Pour remédier à cette situation préjudiciable pour notre terre et ceux qui la cultivent, il faut tout à la fois soutenir l’accès à une alimentation de qualité pour tous et favoriser les pratiques agricoles bénéfiques par une rémunération cohérente des productions. Pour retisser ce lien vertueux entre production et consommation, il est indispensable de redonner aux produits leur juste prix, c’est à dire celui qui rémunère leur juste coût. Pour cela, il faut évidemment travailler sur les équilibres de négociations commerciales, ce que s’appliquent à faire les lois Egalim 1 et 2, mais il faut également plus et mieux informer le consommateur pour que lui-même devienne acteur de ce changement. Le travail accompli ces dernières années par certains acteurs de la production, de la transformation ou de la distribution, et notamment par le mouvement « C’est qui le Patron ?! », apporte la preuve que les consommateurs savent agir en citoyens lorsqu’ils sont sensibilisés et informés.

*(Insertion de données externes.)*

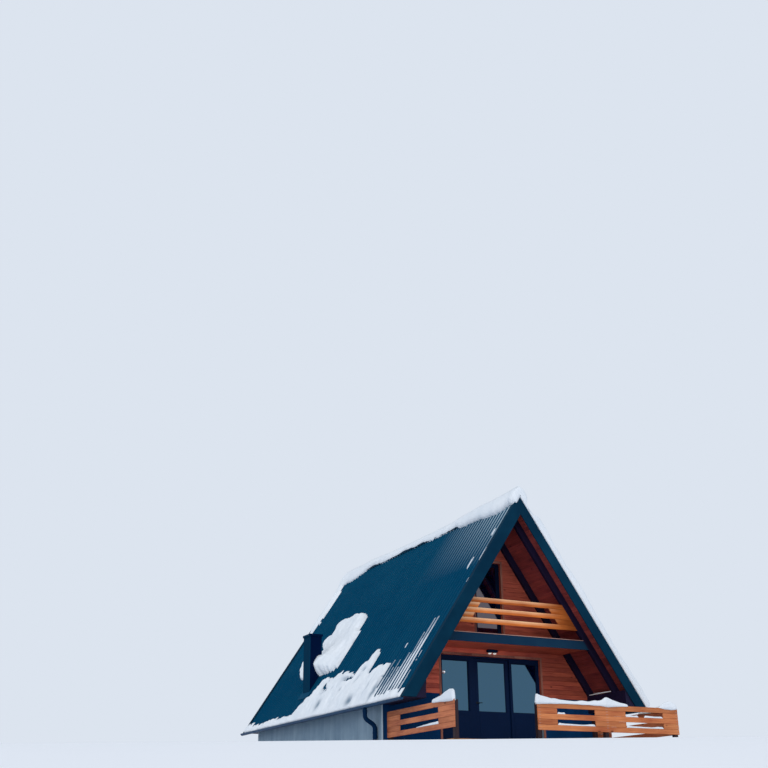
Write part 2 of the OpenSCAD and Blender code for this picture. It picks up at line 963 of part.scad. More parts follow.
// Half-round hood with two lamps under it
lamp_d = 110;
lamp_h = 55;
bulb_h = 40;
bulb_r = 38;

module wall_lamp() {
    color("black")
        translate([door_shift, wall_y, lamp_z]) {
            translate([-lamp_w / 2, -lamp_d, 0]) cube([lamp_w, lamp_d, lamp_h]);
            for (s = [-1, 1])
                translate([s * lamp_w / 4, -lamp_d / 2 - 10, -bulb_h])
                    cylinder(r = bulb_r, h = bulb_h);
        }
}

module wall_box() {
    color("midnightblue")
        translate([-box_x - box_w / 2, wall_y - box_d, plinth_h + 160])
            cube([box_w, box_d, box_h]);
}

foundation_left();
foundation_right();
front_plinth_left();
front_plinth_right();
door_sill();
back_plinth();
ground_floor();
front_wall_left();
front_wall_right();
front_wall_upper();
back_wall();
upper_floor();
roof_deck_left();
roof_deck_right();
rafters();
eave_beams();
eave_soffits();
roof_sheet_left();
roof_sheet_right();
ridge_cap();
barge_front();
barge_back();
gutters();
downpipes();
chimney();
balcony_floor();
balcony_fascia();
balcony_rail();
balcony_door_frame();
door_trims();
terrace_boards();
terrace_joists();
terrace_bearers();
rail_front();
rail_left();
rail_right();
rail_posts();
door_frame();
side_lights();
side_light_glass();
wall_lamp();
wall_box();
back_window_frames();
upper_glass();
roof_snow();
door_hinges();
door_leaf();
door_glass();
door_handle();
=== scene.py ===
import math

import bmesh
import bpy
import numpy as np
from mathutils import Matrix, Vector


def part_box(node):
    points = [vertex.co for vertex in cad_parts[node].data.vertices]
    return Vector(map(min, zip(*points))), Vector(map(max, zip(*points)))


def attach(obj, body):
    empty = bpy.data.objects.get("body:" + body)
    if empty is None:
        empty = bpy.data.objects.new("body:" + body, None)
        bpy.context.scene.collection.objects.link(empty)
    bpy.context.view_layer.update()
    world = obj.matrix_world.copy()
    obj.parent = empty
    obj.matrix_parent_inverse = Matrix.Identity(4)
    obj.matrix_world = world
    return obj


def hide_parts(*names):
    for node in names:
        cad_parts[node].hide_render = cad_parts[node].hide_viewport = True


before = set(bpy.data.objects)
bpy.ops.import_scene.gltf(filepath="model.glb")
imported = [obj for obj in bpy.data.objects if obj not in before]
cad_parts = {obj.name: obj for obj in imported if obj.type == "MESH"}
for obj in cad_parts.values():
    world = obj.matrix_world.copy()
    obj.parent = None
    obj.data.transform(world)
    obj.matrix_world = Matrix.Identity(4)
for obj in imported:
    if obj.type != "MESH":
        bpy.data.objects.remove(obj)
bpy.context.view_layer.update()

# The view. The cabin is seen from down the slope with a lens of about 51 mm on
# a 36 mm frame, looking up at the gable and along the left side of the roof.
scene = bpy.context.scene
scene.view_settings.view_transform = "Standard"
view_from = Vector((-14.236, -25.439, -1.400))
yaw, pitch, roll = 0.464335, 0.390532, -0.009521
ahead = Vector((math.sin(yaw) * math.cos(pitch), math.cos(yaw) * math.cos(pitch), math.sin(pitch)))
level = Vector((math.cos(yaw), -math.sin(yaw), 0))
upright = level.cross(ahead)
turned = level * math.cos(roll) + upright * math.sin(roll)
topward = upright * math.cos(roll) - level * math.sin(roll)
camera = bpy.data.objects.new("camera", bpy.data.cameras.new("camera"))
camera.data.lens = 50.852
camera.data.sensor_width = 36
camera.data.clip_end = 400
camera.matrix_world = Matrix.Translation(view_from) @ Matrix((turned, topward, -ahead)).transposed().to_4x4()
scene.collection.objects.link(camera)
scene.camera = camera

# Studio. An even overcast light with one broad soft lamp from the front left,
# and a pale floor that is level round the cabin and falls towards the camera.


def linear(code):
    """An sRGB hex colour as linear red, green, blue and alpha."""
    parts = [int(code[i:i + 2], 16) / 255 for i in (0, 2, 4)]
    return tuple(c / 12.92 if c <= 0.04045 else ((c + 0.055) / 1.055) ** 2.4 for c in parts) + (1.0,)


def feed(tree, node, *values, **named):
    """Sets a node's live inputs, in turn or by name, and its settings, whose names are all lower case.
    An input takes a value, a socket, or a node, which stands for its own first live output."""
    inputs = {}
    for name, value in named.items():
        if name.islower():
            setattr(node, name, value)
        else:
            inputs[name.replace("_", " ")] = value
    live = [socket for socket in node.inputs if socket.enabled]
    assert set(inputs) <= {socket.name for socket in live}, node.name
    inputs_in_turn = list(zip(live, values))
    inputs_by_name = [(socket, inputs[socket.name]) for socket in live if socket.name in inputs]
    for socket, value in inputs_in_turn + inputs_by_name:
        if isinstance(value, bpy.types.Node):
            value = next(output for output in value.outputs if output.enabled)
        if isinstance(value, bpy.types.NodeSocket):
            tree.links.new(value, socket)
        else:
            socket.default_value = value


def add(tree, kind, *values, **named):
    """Adds a node with its settings and links. A kind that has no prefix is a shader node."""
    made = tree.nodes.new(kind if "Node" in kind else "ShaderNode" + kind)
    feed(tree, made, *values, **named)
    return made


world = bpy.data.worlds.new("studio")
world.use_nodes = True
scene.world = world
around = world.node_tree
around.nodes.clear()
rays = add(around, "LightPath").outputs
seen = add(around, "Math", rays["Is Camera Ray"], rays["Is Glossy Ray"], operation="MAXIMUM")
seen = add(around, "Math", seen, rays["Is Transmission Ray"], operation="MAXIMUM")
overcast = add(around, "Background", Color=linear("E9F1FA"), Strength=0.8)
backdrop = add(around, "Background", Color=linear("DCE4EF"), Strength=1.0)
both = add(around, "MixShader", seen, overcast, backdrop)
add(around, "OutputWorld", Surface=both)

lamp = bpy.data.objects.new("soft_lamp", bpy.data.lights.new("soft_lamp", "SUN"))
lamp.data.energy = 1.25
lamp.data.angle = math.radians(50)
lamp.data.color = linear("FFF6EA")[:3]
lamp.rotation_mode = "QUATERNION"
lamp.rotation_quaternion = Vector((0.50, 0.74, -0.40)).to_track_quat("-Z", "Y")
scene.collection.objects.link(lamp)

floor_reach, level_to = 160, 8.6
fall_run, fall_depth, fall_steps = 26.0, 3.0, 60
toward = Vector((-math.sin(yaw), -math.cos(yaw), 0))
rows = [-floor_reach, -20, 0, level_to]
rows += [level_to + fall_run * i / fall_steps for i in range(1, fall_steps + 1)] + [floor_reach]
points, quads = [], []
for i, away in enumerate(rows):
    part = min(max((away - level_to) / fall_run, 0), 1)
    drop = Vector((0, 0, -fall_depth * part * part * (3 - 2 * part)))
    points += [toward * away + level * side + drop for side in (-floor_reach, floor_reach)]
    if i:
        quads.append((2 * i - 2, 2 * i - 1, 2 * i + 1, 2 * i))
ground = bpy.data.meshes.new("floor")
ground.from_pydata(points, [], quads)
if ground.polygons[0].normal.z < 0:
    ground.flip_normals()
ground.shade_smooth()
floor = bpy.data.objects.new("floor", ground)
scene.collection.objects.link(floor)


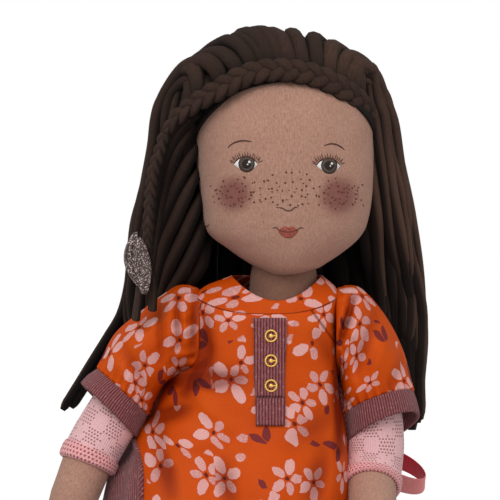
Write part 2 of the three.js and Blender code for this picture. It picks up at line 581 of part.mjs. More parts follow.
for (const [side, name] of SIDES) {
  const leg = new THREE.Group();
  leg.position.set((side * HIP_SPACING) / 2, hipY, hipZ);
  leg.rotation.set(-Math.PI / 2, 0, rad(side * LEG_SPLAY), "ZYX");
  doll.add(leg);
  const thighRows = (grow) => [[0, HIP_RADIUS + grow], [leggingFrom - 9, HIP_RADIUS - 0.4 + grow],
    [leggingFrom - 1.5, thighCore + grow], [thighEnd, thighCore - 0.6 + grow]];
  piece(leg, `thigh_${name}`, limb(thighRows(0), SIDES_ROUND), skin);
  const shell = (rows, wall) => rows.map(([distance, radius]) => [distance, radius + wall]);
  const tubeOf = (rows) => {
    const profile = [...shell(rows, TOUCH), ...shell(rows, TOUCH + LEGGING_WALL).reverse(), shell(rows, TOUCH)[0]];
    return turned(profile.map(([d, r]) => [r, -d]));
  };
  const onThigh = [[leggingFrom, thighCore], [thighEnd, thighCore - 0.6]];
  piece(leg, `legging_thigh_${name}`, tubeOf(onThigh), pinkKnit);

  const shin = new THREE.Group();
  shin.position.z = -THIGH;
  leg.add(shin);
  piece(shin, `shin_foot_${name}`, join(limb(shinRows(0), SIDES_ROUND), footShape(0)), skin);
  const hose = limb(shell(shinRows(0).slice(0, 3), TOUCH + LEGGING_WALL), SIDES_ROUND);
  piece(shin, `legging_shin_${name}`, cut(hose, limb(shinRows(TOUCH), SIDES_ROUND)), pinkKnit);
  const hem = [[LEGGING_LENGTH + TOUCH, KNEE_CORE - 0.8], [LEGGING_LENGTH + 8, KNEE_CORE - 1.1]];
  piece(shin, `legging_hem_${name}`, tubeOf(hem.map(([d, r]) => [d, r + 0.3])), pinkKnit);

  const outside = footShape(TOUCH + SHOE_WALL);
  const top = box(V(-30, -30, -SHIN - 3.5), V(30, 30, 9));
  const instep = new THREE.CylinderGeometry(8.4, 8.4, 60, 16).rotateX(Math.PI / 2).scale(1, 1.5, 1)
    .translate(0, -11.5, -SHIN - FOOT_HEIGHT + 30 + 8);
  const shoe = cut(outside, footShape(TOUCH, 9), limb(shinRows(TOUCH), SIDES_ROUND));
  piece(shin, `shoe_upper_${name}`, cut(shoe, instep, top), suede);
  const strip = box(V(-30, -15, -SHIN - FOOT_HEIGHT + 9), V(30, -9.5, 0));
  const smaller = instep.clone().translate(0, 11.5, 0).scale(0.95, 0.95, 1).translate(0, -11.5, 0);
  piece(shin, `shoe_strap_${name}`, overlap(overlap(shoe, strip), smaller), suede);
  const soleZ = -SHIN - FOOT_HEIGHT - TOUCH;
  const outline = (z, grow) => around(16, (a) => V(
    round(Math.cos(a), 0.9) * (FOOT_HALF_WIDTH + grow),
    Math.sin(a) * ((Math.sin(a) < 0 ? FOOT_FRONT : FOOT_BACK) + grow),
    z,
  ));
  const edge = SHOE_WALL + TOUCH;
  piece(shin, `shoe_sole_${name}`, loft([outline(soleZ, edge - 0.6), outline(soleZ - 0.8, edge),
    outline(soleZ - SOLE, edge - 0.4)]), rubber);
}

// Neck and head
piece(doll, "neck", neckShape(0), skin);
const upHead = (share) => mix(CHIN_HEIGHT, HEAD_TOP, share);
// [height share, half width share, front share, back share, shift to the doll's left]
const HEAD_ROWS = [
  [0, 0.14, 0.45, 0.29, 0.2], [0.0168, 0.246, 0.634, 0.357, 1.4], [0.0345, 0.358, 0.707, 0.43, 2.2],
  [0.055, 0.442, 0.756, 0.49, 2], [0.086, 0.563, 0.817, 0.58, 2], [0.121, 0.684, 0.866, 0.69, 2],
  [0.156, 0.796, 0.902, 0.762, 1.3], [0.187, 0.863, 0.927, 0.8, 0.9], [0.221, 0.898, 0.946, 0.833, 0.9],
  [0.289, 0.93, 0.976, 0.89, 1.3], [0.377, 0.961, 0.995, 0.952, 1.5], [0.488, 0.99, 1, 1, 1.1],
  [0.602, 0.997, 0.99, 1, 0.7], [0.686, 0.983, 0.951, 0.976, 1.2], [0.801, 0.9, 0.844, 0.862, 1.6],
  [0.881, 0.737, 0.673, 0.69, 1.8], [0.945, 0.514, 0.463, 0.476, 2], [1, 0.2, 0.18, 0.2, 2.2],
];
function headShape(grow, sides = 24) {
  return loft(HEAD_ROWS.map(([share, wide, ahead, behind, shift], i) => {
    const end = i === 0 ? -grow : i === HEAD_ROWS.length - 1 ? grow : 0;
    const z = upHead(share);
    return around(sides, (a) => V(
      NECK_SHIFT + shift + round(Math.cos(a), 0.9) * (wide * HEAD_HALF_WIDTH + grow),
      neckY + round(Math.sin(a), 0.9) * ((Math.sin(a) < 0 ? ahead * FACE_DEPTH : behind * SKULL_DEPTH) + grow),
      z + end,
    ));
  }));
}
piece(doll, "head", cut(headShape(0), neckShape(TOUCH)), skin);

// Braid that lies over the front of the hair, and the braid that hangs from its end
const HEADBAND_PATH = [
  [51.5, -8, 227], [47, -18, 237], [35.5, -27, 246], [22.3, -29, 251.3], [8.5, -29.5, 252.6], [-3.5, -29, 250],
  [-14, -29, 245.8], [-24.3, -27, 241.5], [-34, -23.5, 238], [-42, -20, 231.5], [-50.4, -19.8, 220.2],
].map(([x, y, z]) => V(x, trunkY + y, z));
const headband = (grow) => {
  const curve = new THREE.CatmullRomCurve3(HEADBAND_PATH).getPoints(15);
  return tube(curve, (t) => HEADBAND_RADIUS + 1.6 * Math.sin(Math.PI * t) + grow, 10, BRAID_FLATNESS);
};
const headRoom = headShape(TOUCH);
const neckRoom = neckShape(TOUCH);
piece(doll, "headband_braid", cut(headband(0), headRoom), jersey);
const BRAID_PATH = [
  [-51.3, -20, 219.4], [-53.8, -21, 209], [-56.5, -22.5, 200], [-58, -23.5, 189], [-58.8, -24, 178.5],
  [-59.3, -24, 167.5], [-59.8, -24, 158], [-60.4, -24, 150],
].map(([x, y, z]) => V(x, trunkY + y, z));
const braidSpan = new THREE.CatmullRomCurve3(BRAID_PATH).getPoints(11);
const braidEnd = BRAID_PATH[BRAID_PATH.length - 1];
const sideBraid = tube(braidSpan, (t) => SIDE_BRAID_RADIUS * Math.min(1, 0.28 + 6 * t), 10, BRAID_FLATNESS);
piece(doll, "side_braid", sideBraid, jersey);

// Leaf-shaped bow tied on the braid's front, and the braid's two loose ends
const LEAF_FLATNESS = 0.62;
const leafY = braidEnd.y - SIDE_BRAID_RADIUS * BRAID_FLATNESS - (LEAF_WIDTH / 2) * LEAF_FLATNESS * 0.76 - TOUCH;
const leafTop = V(braidEnd.x - 5.4, leafY, braidEnd.z - 12 + LEAF_HEIGHT);
const leafFoot = V(braidEnd.x - 1.6, leafY, braidEnd.z - 12);
const leafRing = (t) => {
  const swell = Math.sin(Math.PI * mix(0.12, 0.93, t)) * (1 - 0.42 * Math.exp(-(((t - 0.42) * 7) ** 2)));
  return around(12, (a) => leafTop.clone().lerp(leafFoot, t).add(V(
    (LEAF_WIDTH / 2) * swell * Math.cos(a),
    (LEAF_WIDTH / 2) * LEAF_FLATNESS * swell * Math.sin(a),
    0,
  )));
};
piece(doll, "leaf_bow", loft(Array.from({ length: 10 }, (_, i) => leafRing(i / 9))), glitter);
for (const [i, lean, length] of [[1, -4, 25], [2, 0, 20]]) {
  const top = V(braidEnd.x + (i === 1 ? -1 : 1) * (TAIL_RADIUS + TOUCH / 2), braidEnd.y, braidEnd.z - 2 * TOUCH - 0.1);
  const path = [top, top.clone().add(V(lean * 0.4, 0.4, -length / 2)), top.clone().add(V(lean, 1, -length))];
  const curve = new THREE.CatmullRomCurve3(path).getPoints(5);
  piece(doll, `braid_tail_${i}`, tube(curve, () => TAIL_RADIUS, 6), jersey);
}

// Hair: the crown, and three curtains that hang behind the shoulders
// [height, reach on the doll's right, on its left, front edge, back]
const HAIR_ROWS = [
  [66, 70, 82, 33, 50], [99, 73, 82.5, 33, 51], [120, 74, 83.5, 31, 52], [132, 75, 83.5, 30, 53],
  [146, 74, 81.5, 28, 55], [158, 72.6, 79, 14, 56], [170, 71.3, 77, 3, 57], [184, 68.5, 74.7, -6, 57.5],
  [200, 64.2, 71.4, -12, 57.5], [212, 61.6, 69, -14, 57], [224, 60, 66.5, -14.5, 55.5], [236, 56.8, 62, -14, 52],
];
const hairTop = HAIR_ROWS[HAIR_ROWS.length - 1][0];
const STRAND_STEP = rad(12);
function hairPoint(angle, z, inside) {
  const [right, left, front, back] = along(HAIR_ROWS, z);
  const side = angle < Math.PI / 2 ? left : right;
  const middle = Math.min(front + 15, 36);
  const groove = 0.9 * Math.cos((2 * Math.PI * angle) / STRAND_STEP);
  const out = groove * (inside ? 0 : 1) - inside * HAIR_DEPTH;
  const depth = Math.sin(angle) < 0 ? middle - front : back - middle;
  return V(
    round(Math.cos(angle), 0.85) * (side + out),
    trunkY + middle + round(Math.sin(angle), 0.85) * Math.max(2, depth + (Math.sin(angle) < 0 ? out * 0.3 : out)),
    z,
  );
}
// [name, from, to, lowest height across the curtain]
const CURTAINS = [
  ["hair_left", -48, 49, (u) => (u < 0.45 ? 116 : u < 0.72 ? 72 : 80)],
  ["hair_back", 50, 130, (u) => 78 + 5 * Math.cos(u * 19)],
  ["hair_right", 131, 228, (u) => (u < 0.3 ? 84 : 118)],
];
const curtainRooms = [headRoom, neckRoom, headband(TOUCH)];
for (const [name, from, to, low] of CURTAINS) {
  const curtain = sheet(
    (u, v, k) => hairPoint(rad(mix(from, to, u)), mix(hairTop, low(u), v), k), Math.round((to - from) / 4), 8);
  piece(doll, name, cut(curtain, ...curtainRooms), jersey);
}

// The crown rises from the curtains' top edge; its strands run from front to back
const CROWN_ROWS = [
  [hairTop + TOUCH, 56.5, 61.6, 42, 52], [243, 53, 58.4, 41, 48.5], [250, 48, 53, 36, 43], [257, 39, 44.5, 29, 35.5],
  [263.5, 28, 35, 21.5, 26.5], [268.5, 17, 23, 13.5, 17], [HAIR_TOP, 5, 9, 5, 6],
];
const crown = loft(CROWN_ROWS.map(([z, right, left, ahead, behind], i) => around(32, (a) => {
  const x = round(Math.cos(a), 0.9) * (Math.cos(a) > 0 ? left : right);
  const dent = 0.9 * Math.cos((2 * Math.PI * x) / STRAND_WIDTH);
  return V(x + 2, neckY + round(Math.sin(a), 0.9) * (Math.sin(a) < 0 ? ahead : behind), z + (i ? dent - 0.9 : 0));
})));
const faceWindow = box(V(-99, trunkY - 99, 0), V(99, trunkY - 20, 246));
piece(doll, "hair_crown", largest(cut(crown, headRoom, headband(TOUCH), faceWindow)), jersey);

// Loose strands that swing out behind the raised arm
const LOOSE_PATH = [[-78.7, 34, 143], [-81.5, 36, 131], [-86.5, 38, 118], [-92, 38, 105], [-99, 38, 90], [-105.5, 38, 77]]
  .map(([x, y, z]) => V(x, trunkY + y, z));
const loose = tube(new THREE.CatmullRomCurve3(LOOSE_PATH).getPoints(9), () => STRAND_WIDTH / 2, 8, 0.8);
piece(doll, "loose_strands", loose, jersey);

export default doll;
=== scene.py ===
import math
import bpy
import numpy as np
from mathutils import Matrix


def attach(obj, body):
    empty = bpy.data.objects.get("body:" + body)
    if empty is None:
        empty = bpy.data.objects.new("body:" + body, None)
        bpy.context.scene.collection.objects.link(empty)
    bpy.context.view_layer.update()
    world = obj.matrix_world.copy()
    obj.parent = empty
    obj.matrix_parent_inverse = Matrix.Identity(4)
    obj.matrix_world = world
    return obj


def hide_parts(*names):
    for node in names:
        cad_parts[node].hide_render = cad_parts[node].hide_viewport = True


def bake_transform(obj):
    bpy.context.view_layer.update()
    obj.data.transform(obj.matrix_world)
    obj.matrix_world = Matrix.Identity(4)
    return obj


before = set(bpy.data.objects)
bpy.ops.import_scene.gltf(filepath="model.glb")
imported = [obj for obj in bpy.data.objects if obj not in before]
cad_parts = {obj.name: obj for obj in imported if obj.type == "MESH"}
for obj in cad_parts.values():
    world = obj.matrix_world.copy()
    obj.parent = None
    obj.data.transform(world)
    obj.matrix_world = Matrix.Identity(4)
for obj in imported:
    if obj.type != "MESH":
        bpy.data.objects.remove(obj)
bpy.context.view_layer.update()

pi = math.pi

# Section: camera, floor and light
# A long lens level with the doll's shoulders, straight at its front, 1.7 m away.
# The floor and the world are white to the camera and plain to the doll's cloth.
camera = bpy.data.objects.new("camera", bpy.data.cameras.new("camera"))
bpy.context.collection.objects.link(camera)
camera.data.sensor_width = 36
camera.data.lens = 244.8
camera.data.clip_end = 50
camera.location = (-0.009, -1.73, 0.160)
camera.rotation_euler = (pi / 2, 0, 0)
bpy.context.scene.camera = camera
bpy.context.scene.view_settings.view_transform = "Standard"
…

Il est également nécessaire de mieux préparer les futures générations en instaurant une éducation à l’alimentation et à la production agricole. Cet apprentissage, jadis assuré par la famille et la proximité avec le monde agricole doit être proposé à l’école, sur des temps dédiés en amont ou en aval du déjeuner et lors de visites pédagogiques d’exploitations agricoles, dans le cadre d’un partenariat resserré entre l’agriculture française et l’éducation nationale. Nourrir et se nourrir sont deux fonctions vitales de nos organismes individuels et sociaux, ils sont au centre des enjeux les plus stratégiques du siècle, qu’il s’agisse de notre rapport à la planète ou de la préservation de notre indépendance. Dès lors nous devons collectivement accepter d’y investir plus que la cagnotte de nos cartes de fidélité. C’est ainsi que nous donnerons aux générations qui viennent aussi bien le goût des choses que la juste appréciation de leur coût.